The first wheel also "sucked" to the caveman who dragged it sideways.
It isn't just defendants with public defenders that have to worry about this.
Mark Geragos, attorney to the stars, has been complaining about this for years. He says all criminal defense attorneys think it is unfair and unjust.
His basic premise is this: If a defense attorney offers a witness some sort of benefit for their testimony - like a cash payment - they are guilty of a crime and will be prosecuted for obstruction, witness tampering, etc.
But prosecutors can offer "get out of jail" and everyone is OK with that. Here's his point: Which one is more valuable to you if you are facing 10 years in prison? $100,000 or "we'll let you out of jail and you can see your family and friends and get back to your life instead of spending the next 10 years in prison"?
If you were faced with federal prosecutors determined to spin every possible technical violation into a separate crime with years in jail, would you testify in the way they asked you to?
What if you were offered fifty grand to lie on the stand for your boss about his tax fraud?
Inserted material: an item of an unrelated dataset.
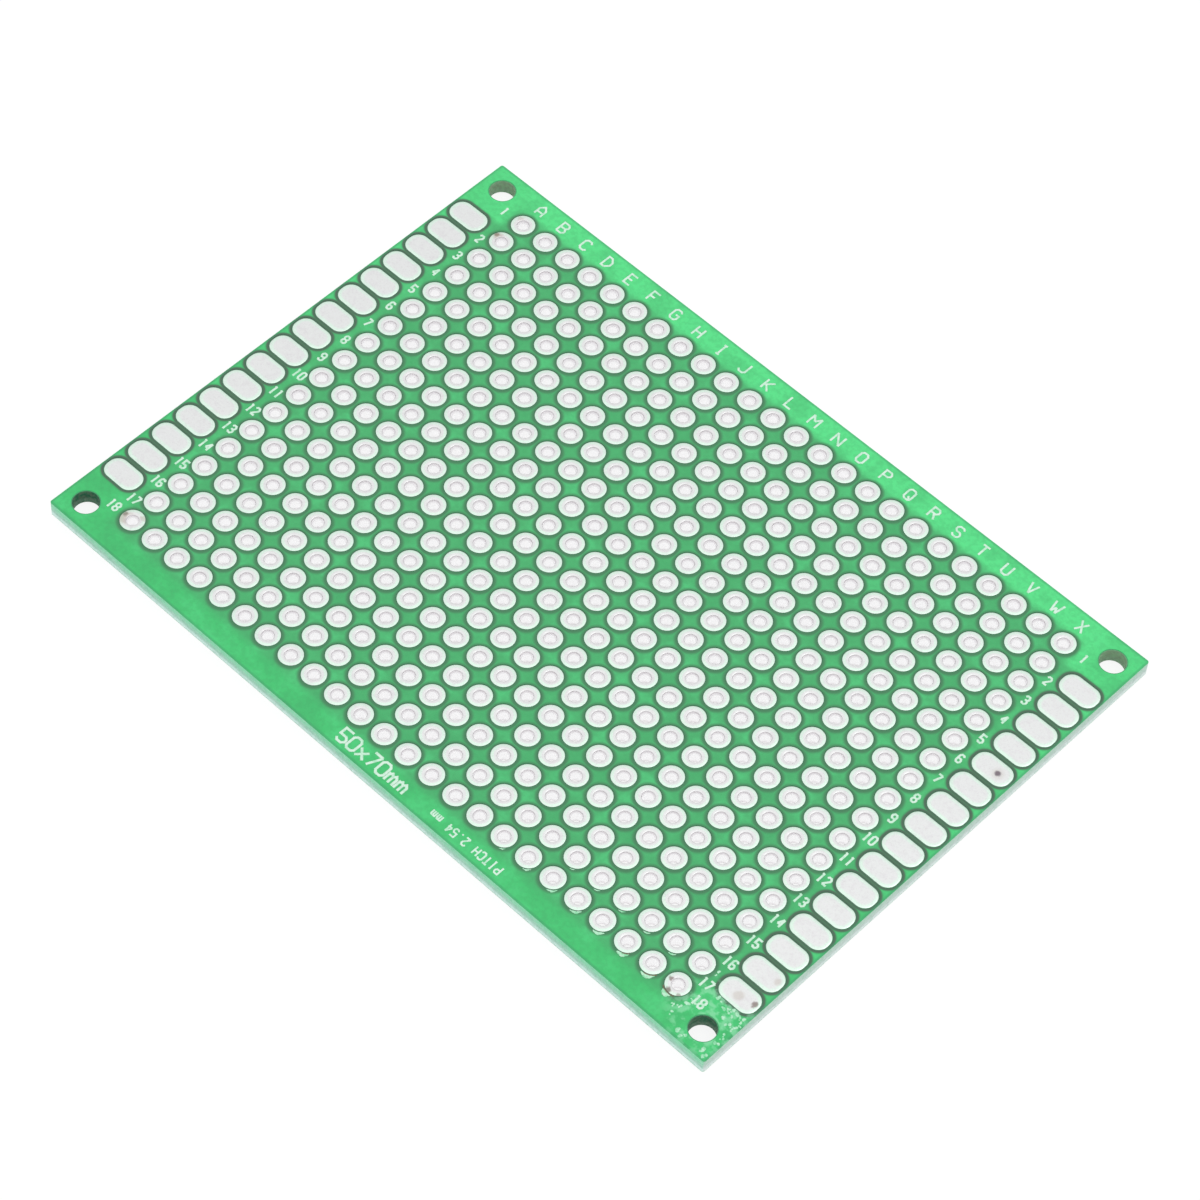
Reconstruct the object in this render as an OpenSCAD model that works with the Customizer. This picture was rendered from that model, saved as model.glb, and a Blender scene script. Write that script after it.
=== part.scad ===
// Double-sided prototype board: a glass-epoxy sheet with a grid of plated through-holes,
// solderable pads along both short ends, a solder mask on each face and a screw hole in each corner.
// The board lies flat, centred on the origin, with its lowest faces at Z = 0.
// X runs along the lettered columns, Y along the numbered rows.

/* [Board] */
// Length along the columns
board_l = 70; // [40:1:75]
// Width across the rows
board_w = 50; // [30:1:70]
// Thickness of the bare glass-epoxy sheet
sheet_t = 1.4; // [0.8:0.1:3]
// Radius of the routed corners
corner_r = 0.2; // [0.1:0.1:1.5]

/* [Hole grid] */
// Distance from hole to hole, both ways
pitch = 2.54; // [2.4:0.02:3]
// Least distance from the middle of the first and last column to the short ends
end_margin = 5.5; // [5.2:0.1:9]
// Least distance from the middle of the first and last row to the long sides
side_margin = 3; // [2.6:0.1:7]
// Clear diameter of a plated hole
hole_d = 1; // [0.7:0.05:1.3]
// Outer diameter of the round land at each mouth of a hole
land_d = 2; // [1.6:0.05:2.15]

/* [End pads] */
// Length of an oblong pad, inwards from the short end
end_pad_l = 3.4; // [2.2:0.1:3.5]
// Width of an oblong pad
end_pad_w = 2.05; // [1.8:0.05:2.15]
// Corner radius of an oblong pad
end_pad_r = 0.9; // [0.3:0.05:0.9]
// Strip left between an oblong pad and the short end
end_pad_inset = 0.3; // [0.2:0.05:0.5]

/* [Layers] */
// Thickness of the tinned copper on the faces
land_t = 0.05; // [0.04:0.01:0.1]
// Thickness of the tinned copper inside the holes
plating_t = 0.05; // [0.03:0.01:0.1]
// Width of the slope where the tin thins out towards the rim of a land
tin_slope_w = 0.15; // [0.05:0.05:0.25]
// Height that the tin falls on that slope
tin_slope_h = 0.02; // [0.01:0.005:0.03]
// Rounding of the plating at the mouth of a hole
mouth_r = 0.04; // [0.02:0.01:0.05]
// Thickness of the solder mask
mask_t = 0.03; // [0.01:0.01:0.04]
// Gap between the mask and the copper, or the rim of a screw hole
mask_gap = 0.08; // [0.05:0.01:0.12]

/* [Screw holes] */
// Diameter of a corner screw hole, a clear fit on an M2 screw
screw_hole_d = 2.2; // [1.8:0.1:2.6]
// Distance from the middle of a screw hole to both edges of its corner
screw_hole_inset = 2; // [1.8:0.1:2.4]

/* [Hidden] */
$fn = 32;
columns = floor((board_l - 2 * end_margin) / pitch) + 1;
rows = floor((board_w - 2 * side_margin) / pitch) + 1;
board_t = sheet_t + 2 * land_t;
sheet_z = land_t;
hole_r = hole_d / 2;
drill_r = hole_r + plating_t;
land_r = land_d / 2;
screw_hole_r = screw_hole_d / 2;
end_pad_x = board_l / 2 - end_pad_inset - end_pad_l / 2;
cut = 1;
mouth_steps = 3;
column_nodes = [for (i = [0 : columns - 1]) str("plated_holes_", column_name(i))];

// The columns run from a to z, and then from aa to zz
function column_name(i) = i < 26 ? chr(97 + i) : str(column_name(floor(i / 26) - 1), chr(97 + i % 26));
function column_x(i) = (i - (columns - 1) / 2) * pitch;
// Row 1 runs along the lettered side, so the rows count down in Y
function row_y(j) = ((rows - 1) / 2 - j) * pitch;

// Rectangle about the origin with round corners
module rounded_plate(l, w, r, t) {
    linear_extrude(t) union() {
        square([l - 2 * r, w], center = true);
        square([l, w - 2 * r], center = true);
        for (x = [-1, 1], y = [-1, 1])
            translate([x * (l / 2 - r), y * (w / 2 - r)]) circle(r);
    }
}

module at_screw_holes() {
    for (x = [-1, 1], y = [-1, 1])
        translate([x * (board_l / 2 - screw_hole_inset), y * (board_w / 2 - screw_hole_inset), 0]) children();
}

module at_column(i) {
    for (j = [0 : rows - 1])
        translate([column_x(i), row_y(j), 0]) children();
}

// The rows between the screw holes each have an oblong pad at both ends
module at_end_pads(side) {
    for (j = [1 : rows - 2])
        translate([side * end_pad_x, row_y(j), 0]) children();
}

module sheet() {
    color("#c9d8bd") translate([0, 0, sheet_z]) difference() {
        rounded_plate(board_l, board_w, corner_r, sheet_t);
        at_screw_holes() drill(screw_hole_r, sheet_t);
        for (i = [0 : columns - 1]) at_column(i) drill(drill_r, sheet_t);
    }
}

// A straight cut through a layer that starts at Z = 0
module drill(r, t) {
    translate([0, 0, -cut]) cylinder(r = r, h = t + 2 * cut);
}

// Each opening follows the copper or the hole that it leaves bare, a mask gap larger all round
module solder_mask(z) {
    color("#3fc070") translate([0, 0, z]) difference() {
        rounded_plate(board_l, board_w, corner_r, mask_t);
        at_screw_holes() drill(screw_hole_r + mask_gap, mask_t);
        for (i = [0 : columns - 1]) at_column(i) drill(land_r + mask_gap, mask_t);
        for (side = [-1, 1]) at_end_pads(side) translate([0, 0, -cut])
            rounded_plate(end_pad_l + 2 * mask_gap, end_pad_w + 2 * mask_gap, end_pad_r + mask_gap,
                mask_t + 2 * cut);
    }
}

module end_pads(side, z) {
    color("#e4e2e0") at_end_pads(side) translate([0, 0, z])
        rounded_plate(end_pad_l, end_pad_w, end_pad_r, land_t);
}

// One quarter round of the plating, from the wall of the hole to the face of the land
function mouth_arc(z, up) = [for (k = [0 : mouth_steps])
    let (a = 90 * k / mouth_steps)
    [hole_r + mouth_r * (1 - cos(a)), z - up * mouth_r * (1 - sin(a))]];

function backwards(list) = [for (k = [len(list) - 1 : -1 : 0]) list[k]];

// Half section of a plated hole: a barrel that lines the drilled hole, with a land on each face
module plated_hole() {
    rotate_extrude() polygon(concat(
        mouth_arc(board_t, 1),
        [[land_r - tin_slope_w, board_t],
         [land_r, board_t - tin_slope_h],
         [land_r, board_t - land_t],
         [drill_r, board_t - land_t],
         [drill_r, land_t],
         [land_r, land_t],
         [land_r, tin_slope_h],
         [land_r - tin_slope_w, 0]],
        backwards(mouth_arc(0, -1))));
}

module plated_hole_column(i) {
    color("#e4e2e0") at_column(i) plated_hole();
}

sheet();
solder_mask(sheet_z + sheet_t);  // solder_mask_top
solder_mask(sheet_z - mask_t);  // solder_mask_bottom
end_pads(-1, sheet_z + sheet_t);  // end_pads_left_top
end_pads(1, sheet_z + sheet_t);  // end_pads_right_top
end_pads(-1, 0);  // end_pads_left_bottom
end_pads(1, 0);  // end_pads_right_bottom
for (i = [0 : columns - 1])
    plated_hole_column(i);
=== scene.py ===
import math
import random

import bpy
from mathutils import Matrix, Vector


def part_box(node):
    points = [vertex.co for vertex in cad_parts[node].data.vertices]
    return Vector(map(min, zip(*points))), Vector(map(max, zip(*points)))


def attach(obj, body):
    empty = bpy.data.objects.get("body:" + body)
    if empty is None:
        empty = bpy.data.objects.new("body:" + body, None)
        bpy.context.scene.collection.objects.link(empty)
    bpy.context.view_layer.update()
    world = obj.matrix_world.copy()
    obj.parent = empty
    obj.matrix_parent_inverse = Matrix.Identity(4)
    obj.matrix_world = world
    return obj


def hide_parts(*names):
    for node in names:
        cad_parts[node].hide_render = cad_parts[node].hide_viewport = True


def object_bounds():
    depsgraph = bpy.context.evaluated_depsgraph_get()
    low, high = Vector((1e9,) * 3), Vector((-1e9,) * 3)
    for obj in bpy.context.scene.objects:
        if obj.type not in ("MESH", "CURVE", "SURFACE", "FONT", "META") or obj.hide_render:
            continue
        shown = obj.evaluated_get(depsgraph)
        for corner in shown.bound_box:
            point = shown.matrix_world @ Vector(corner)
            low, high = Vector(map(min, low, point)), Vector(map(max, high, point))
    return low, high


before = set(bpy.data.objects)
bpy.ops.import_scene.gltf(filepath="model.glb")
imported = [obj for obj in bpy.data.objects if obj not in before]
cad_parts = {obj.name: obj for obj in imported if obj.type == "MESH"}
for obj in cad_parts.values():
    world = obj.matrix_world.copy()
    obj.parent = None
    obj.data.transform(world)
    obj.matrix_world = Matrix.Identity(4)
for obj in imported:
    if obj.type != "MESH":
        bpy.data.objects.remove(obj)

# Camera. It looks down over the board's nearest corner, with the lettered edge at the far
# upper right. Its place and angles were fitted to the board's holes in the photograph.
cad_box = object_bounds()
MM = 0.001
camera_spot = Vector((128.64, -148.85, 273.72)) * MM
camera_azimuth = math.radians(40.712)
camera_elevation = math.radians(54.389)
camera_roll = math.radians(4.078)
camera_data = bpy.data.cameras.new("camera")
camera_data.sensor_width = 36
camera_data.lens = 130.41
camera_data.clip_start = 0.01
camera_data.clip_end = 20
camera = bpy.data.objects.new("camera", camera_data)
turn = (Matrix.Rotation(camera_azimuth, 4, "Z")
        @ Matrix.Rotation(math.pi / 2 - camera_elevation, 4, "X")
        @ Matrix.Rotation(camera_roll, 4, "Z"))
camera.matrix_world = Matrix.Translation(camera_spot) @ turn
bpy.context.scene.collection.objects.link(camera)
bpy.context.scene.camera = camera


# Glass-epoxy sheet. Woven glass cloth in cured resin, pressed flat, drilled, and routed round
# its outline. Where the mask leaves its faces bare they are painted dark, as painted shade in the
# narrow gaps round the copper; its cut edges are pale and fibrous, with painted light at their foot.
sheet_low, sheet_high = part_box("sheet")
board_high = cad_box[1]
half_length = sheet_high.x / MM
half_width = sheet_high.y / MM
screw_inset = 2.0
# The last colour of each three, the foot's, is painted light: paler to make up for the table's shade.
long_edge = ((0.28, 0.78, 0.48), (0.40, 0.72, 0.56), (0.74, 0.97, 0.91))
short_edge = ((0.50, 0.70, 0.59), (0.60, 0.715, 0.67), (0.80, 0.90, 0.88))
# Painted shade: the bare faces in the narrow gaps round the copper are painted dark.
groove_shade_resin = (0.09, 0.24, 0.14)
shaded_near_wall = (0.020, 0.17, 0.085)
lit_far_wall = (0.33, 0.54, 0.34)
pale_fibre = (0.76, 0.93, 0.84)
dark_fibre = (0.24, 0.52, 0.38)
drill_dust = (0.26, 0.30, 0.22)
lit_wall_foot = (0.45, 0.62, 0.50)
hole_rim = (0.09, 0.42, 0.19)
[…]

Would you take it, knowing that perjury carries a 20 year felony rap?
I don't know what the answer is, but it sure seems like the defense attorneys have a point.
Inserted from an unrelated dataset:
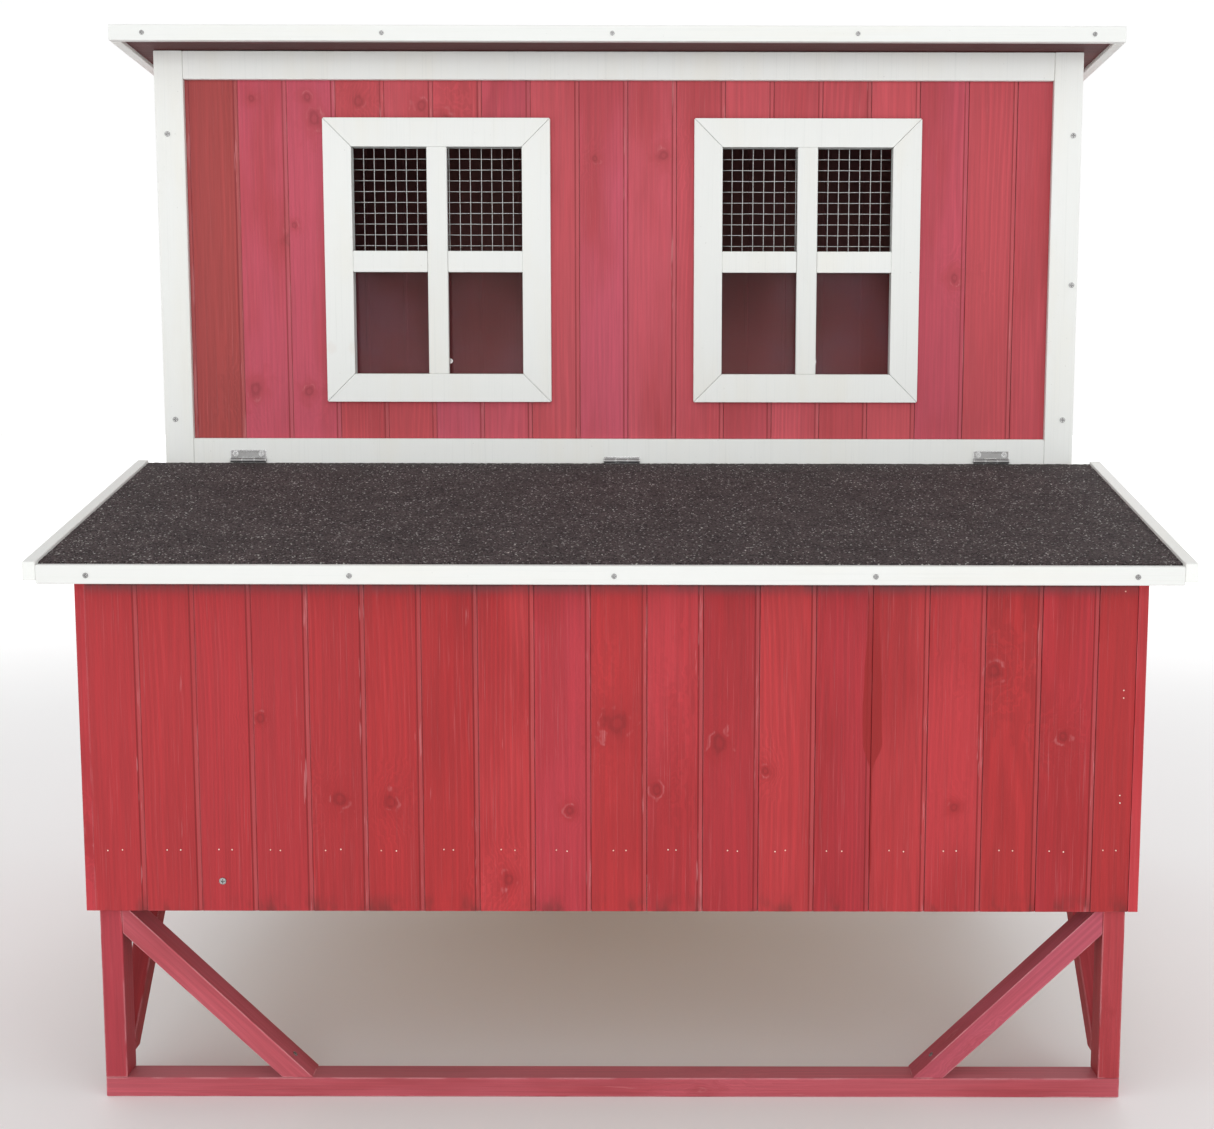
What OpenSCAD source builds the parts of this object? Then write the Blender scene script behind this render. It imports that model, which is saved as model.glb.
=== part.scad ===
// Raised timber chicken coop: a cabin on four legs, a full-width nest box with a hinged felt lid,
// barn windows, a cleaning door, a droppings tray, and a pop hole with a sliding door and a ramp.
// Millimetres, +Z up, +X to the right of the nest-box side, origin on the ground under the middle.

/* [Cabin] */
// Width over the painted boards
body_w = 1090; // [1075:5:1105]
// Depth of the cabin behind the nest box
body_d = 600; // [590:10:640]
// Height of the roof's front edge
roof_top = 1149.6; // [1140:0.2:1180]
// Fall of the roof towards the back, in degrees
roof_fall = 4.1; // [3:0.1:5]
// Width of the roof over its fascias
roof_w = 1156; // [1140:2:1180]
// Roof overhang at the front and at the back
roof_over = 61; // [50:1:70]

/* [Nest box] */
// Depth of the nest box
nest_d = 347; // [340:1:360]
// Height of the bottom edge of the boards above the ground
skirt_z = 206; // [200:1:215]
// Width of the lid over its side strips
lid_w = 1157; // [1140:1:1180]
// Overhang of the lid in front of the nest box
lid_over = 52; // [45:1:60]
// Slope of the lid, in degrees
lid_slope = 10.65; // [9:0.05:12]
// Height of the lid's rear edge
lid_rear_z = 648.6; // [645:0.2:652]
// Number of nests side by side
nests = 3; // [2:1:4]

/* [Timber] */
// Width of one tongue-and-groove board
board_pitch = 57.5; // [55:0.5:60]
// Thickness of the boards
board_t = 10; // [9:0.5:11]
// Width of the white trim
trim_w = 34; // [30:1:38]
// Thickness of the white trim
trim_t = 8; // [7:0.5:9]
// Width of a leg seen from the front
leg_w = 23; // [20:1:26]
// Depth of a leg
leg_d = 32; // [28:1:36]
// Height of the bottom rails
rail_h = 21; // [18:1:24]

/* [Windows] */
// Width of a window over its frame
window_w = 268; // [260:1:275]
// Height of a window over its frame
window_h = 333; // [325:1:340]
// Height of the lower edge of the windows
window_z = 721.5; // [715:0.5:730]
// Width of the mitred frame members
frame_w = 33.5; // [30:0.5:36]
// Width of the glazing bars
muntin_w = 24; // [20:1:28]
// Height of the lower edge of the middle bar
middle_bar_z = 875; // [860:1:890]
// Pitch of the welded mesh
mesh_pitch = 12.7; // [12.7:0.1:19]

/* [Openings] */
// Boards cut for the pop hole
pop_boards = 4; // [3:1:5]
// Height of the pop hole
pop_h = 300; // [260:10:320]
// Boards cut for the cleaning door
door_cut = 6; // [5:1:7]
// Height of the cleaning door
door_h = 620; // [500:10:660]
// Slope of the ramp at rest, in degrees
ramp_angle = 36; // [32:1:40]

/* [Hidden] */
RED = [0.62, 0.10, 0.13];
WHITE = [0.92, 0.93, 0.92];
FELT = [0.12, 0.11, 0.11];
ZINC = [0.60, 0.60, 0.60];
ROUND = 48;
gap = 0.3;
// Air in a timber joint, so that each stick of wood stays a piece of its own
seam = 0.2;

// Widths
half_w = body_w / 2;
leg_x = half_w - board_t;
wall_x = half_w - trim_t;
inner_x = wall_x - board_t;

// Heights
floor_t = 10;
floor_z = 276;
bearer_h = 34;
bearer_z = floor_z - floor_t - bearer_h;
sill_z = 643.5;
fascia_h = 18;
soffit_drop = 4;
roof_panel_t = 10;
felt_t = 2.5;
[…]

I WOULD NOT BELIEVE ONE WORD OF A PLEA BARGAINED PERSON WHO WAS GIVING EVIDENCE AGAINST SOME ONE ELSE TO LESSEN THEIR OWN PUNISHMENT .
IN MY OPINION , THERE SHOULD BE NO LAWS REGARDING CAMPAIGN FINANCING . BETTER IDEAS , AND DELIVERING ON PROMISES WIN ELECTIONS , NOT MONEY .
APPARENTLY THE CASE AGAINST MANAFORT WENT NOWHERE FOR TWELVE YEARS . IT IS A DISGRACE TO RESURRECT IT NOW .
COHEN AND CHEATING THE BANKS , ROFLMAO . THE BANKS ARE THE HOUSE , AND NO ONE BEATS THE HOUSE , MORE ROFLMAO .
Good luck getting right wingers to reduce mandatory minimums or act against overcharging defendants to get them to plead.
Live by these tactics then go down by them. The rules are bad but they apply to all, even the lawyers of presidents.
"For 30, 40 years I have been watching flippers," Trump continued.
What does he mean "flippers"? Does he mean "flippers" like at Sea World?